Кто-то из великих сказал: «Человек, умеющий смеяться над собой, не может быть слабым». Это же можно отнести и к государству. Наше государство в те годы боялось смеха, ибо по своей политической сути было слабым. И сейчас мы все убедились в этом – распалась империя, рушатся идеалы, умирает прогнившая система, где параграф и кресло были превыше личности. В письме М. С. Горбачеву я писал тогда: «Многое из того, что создавали русские писатели, будущие эмигранты в беспросветное время застоя, не было ни злом, ни наветом. Наоборот, это была глубокая боль и затаенная надежда на лучшие времена. Это была бескомпромиссная борьба за будущее Отчизны. Именно за это они и пострадали. Но живучи еще, к сожалению, бездумные стереотипы, и недавнее прошлое виснет на репутации честных писателей, как старый мох на деревьях».
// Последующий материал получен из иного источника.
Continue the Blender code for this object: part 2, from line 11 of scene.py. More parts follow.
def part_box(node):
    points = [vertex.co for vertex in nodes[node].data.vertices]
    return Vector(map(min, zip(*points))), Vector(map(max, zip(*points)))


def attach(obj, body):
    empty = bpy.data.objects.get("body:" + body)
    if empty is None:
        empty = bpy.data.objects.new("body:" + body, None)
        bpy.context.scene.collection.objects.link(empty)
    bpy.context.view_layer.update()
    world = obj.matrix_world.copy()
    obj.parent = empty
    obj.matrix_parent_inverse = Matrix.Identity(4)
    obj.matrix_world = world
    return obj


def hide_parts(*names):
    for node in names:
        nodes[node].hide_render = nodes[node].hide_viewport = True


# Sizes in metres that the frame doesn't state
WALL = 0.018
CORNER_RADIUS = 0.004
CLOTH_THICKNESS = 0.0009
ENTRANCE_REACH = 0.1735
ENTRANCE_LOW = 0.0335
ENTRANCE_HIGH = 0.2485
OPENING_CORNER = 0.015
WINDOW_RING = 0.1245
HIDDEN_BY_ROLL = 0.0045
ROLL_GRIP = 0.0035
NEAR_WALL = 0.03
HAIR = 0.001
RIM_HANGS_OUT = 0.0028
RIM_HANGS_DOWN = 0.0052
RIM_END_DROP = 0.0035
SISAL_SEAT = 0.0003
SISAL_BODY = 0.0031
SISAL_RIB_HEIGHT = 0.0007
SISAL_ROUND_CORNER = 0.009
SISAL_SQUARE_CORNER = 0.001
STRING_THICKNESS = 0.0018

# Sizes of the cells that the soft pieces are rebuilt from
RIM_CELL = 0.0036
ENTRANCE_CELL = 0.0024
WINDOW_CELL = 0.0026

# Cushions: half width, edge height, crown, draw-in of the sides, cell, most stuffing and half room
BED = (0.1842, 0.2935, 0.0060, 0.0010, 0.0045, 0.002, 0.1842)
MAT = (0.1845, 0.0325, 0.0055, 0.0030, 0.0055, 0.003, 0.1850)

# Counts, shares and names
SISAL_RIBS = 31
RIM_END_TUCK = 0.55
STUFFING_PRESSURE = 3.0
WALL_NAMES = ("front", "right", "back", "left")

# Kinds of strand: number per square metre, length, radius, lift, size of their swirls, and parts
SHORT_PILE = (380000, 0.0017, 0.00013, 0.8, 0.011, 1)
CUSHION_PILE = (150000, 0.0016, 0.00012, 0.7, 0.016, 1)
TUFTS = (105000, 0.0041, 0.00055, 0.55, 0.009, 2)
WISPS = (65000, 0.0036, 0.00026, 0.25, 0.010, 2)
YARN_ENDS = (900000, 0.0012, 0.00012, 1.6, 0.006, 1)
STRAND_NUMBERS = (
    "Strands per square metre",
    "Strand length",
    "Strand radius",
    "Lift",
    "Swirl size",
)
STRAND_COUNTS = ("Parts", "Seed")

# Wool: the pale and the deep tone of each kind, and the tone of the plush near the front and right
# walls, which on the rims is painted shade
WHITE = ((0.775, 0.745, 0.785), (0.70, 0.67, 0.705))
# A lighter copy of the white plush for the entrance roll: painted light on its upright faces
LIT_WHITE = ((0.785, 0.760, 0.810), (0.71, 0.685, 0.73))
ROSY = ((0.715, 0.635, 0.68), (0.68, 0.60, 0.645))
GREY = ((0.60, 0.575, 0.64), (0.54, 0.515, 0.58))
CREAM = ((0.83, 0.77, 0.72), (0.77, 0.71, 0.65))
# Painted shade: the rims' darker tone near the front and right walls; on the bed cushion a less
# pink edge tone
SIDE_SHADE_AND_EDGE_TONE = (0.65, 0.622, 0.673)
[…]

Позднее в личном разговоре с Михаилом Сергеевичем я вновь настаивал на том, что возвращение гражданства всем уехавшим на Запад деятелям культуры будет воспринято мировой общественностью как акт справедливости и гуманности. Даже если многие из них не вернутся на родину, сама мысль о постоянной связи с ней, о неразрывности личной жизни и великого времени перемен изменит соотношение сил в мире, просветлит атмосферу, обнадежит уставших от разлук талантливых наших соотечественников. Ну, а о тех, кто захочет вернуться, правительство должно позаботиться особо. Чтобы было куда возвращаться. Не гостевать же всю жизнь в случайных номерах своего дорогого отечества. Культуру невозможно разорвать. Она держится не географией, а чем-то большим. Наша страна хотела быть великодушной. Пора бы ей стать и справедливой ко всем своим детям. Мои слова тогда получили полную поддержку. И через некоторое время появились первые указы о возвращении гражданства нашим друзьям, авторам, коллегам.
И снова мне хочется вспомнить о знаменательных встречах. Летом 90 года в Конгрессе США Михаил Шемякин довольно резко говорил о нашей полумертвой политической системе. И это воспринималось как позиция художника, чей внутренний мир и чье творчество испытали на себе в годы застоя хамский кураж чиновников от искусства и железный сапог власти, отшвырнувший полотна выдающегося мастера, не понятные ее зашоренным идеологам. Но Шемякин прилетел из Нью-Йорка в Вашингтон не для выяснения отношений, а ради того, чтобы вместе с нами, с друзьями из Комитета за возвращение на родину советских солдат, плененных в Афганистане, убедить конгрессменов помочь вернуться им домой. Потом мы виделись с Михаилом Шемякиным в Риме, где российские писатели и наши соотечественники с Запада пытались обрести гражданское согласие. Художник искренне ратовал за это же, потому что любил Россию. Шемякин – человек суровый. В иные времена он походил бы на бывалого воина и дуэлянта – весь в шрамах, с жесткой складкой у губ, с тяжелыми сильными руками. Но это лишь внешний образ. На самом же деле Михаил Шемякин – человек широкой души, отзывчивый, тонкий. Уже потом я узнал, что именно Шемякин прислал дорогие дефицитные у нас краски, кисти и материалы для работы двум сестрам-художницам, которых болезнь на всю жизнь приковала к постели. Услышав о них, помог издалека, считая это нормальным делом – делиться с коллегами всем, что имеешь сам.
Все они очень разные – наши земляки, живущие за океаном или в Израиле, в Париже или Мюнхене. Помню ночные беседы среди книг и юмора, среди вкусных русских деликатесов в гостеприимном доме Андрея Синявского и Марии Розановой. Впрочем, имя ее надо было поставить первым не только потому, что она очаровательная хозяйка, но и потому, что ее умение вести разговор остро, бескомпромиссно и умно давало ей право главенствовать на наших встречах. Думаю, это чувствуется и по журналу «Синтаксис», который Мария Васильевна редактирует.
Здесь в России мы тогда в восьмидесятые годы постепенно узнавали увезенную в далекие края, скрытую надолго от нас литературу соотечественников, чувствуя при этом, как меняется и к нам самим, и к нашей жизни отношение этих тоже изменившихся людей. Они постоянно искали во встречах с земляками внутренние перемены, ожидали глобальных изменений во всем, к чему в прошлой жизни были сами причастны. И когда однажды из редакции «Юности» позвонили в Париж А. Синявскому с просьбой сократить в его статье «Диссидентство – как личный опыт» полтора десятка строк, потому что они не умещались на полосе, там это было воспринято как маленькое доказательство больших перемен. Ведь за годы советской власти на Западе уже привыкли к тому, что в России не считаются ни с авторским правом, ни с личностью писателя, ни с его существованием вообще.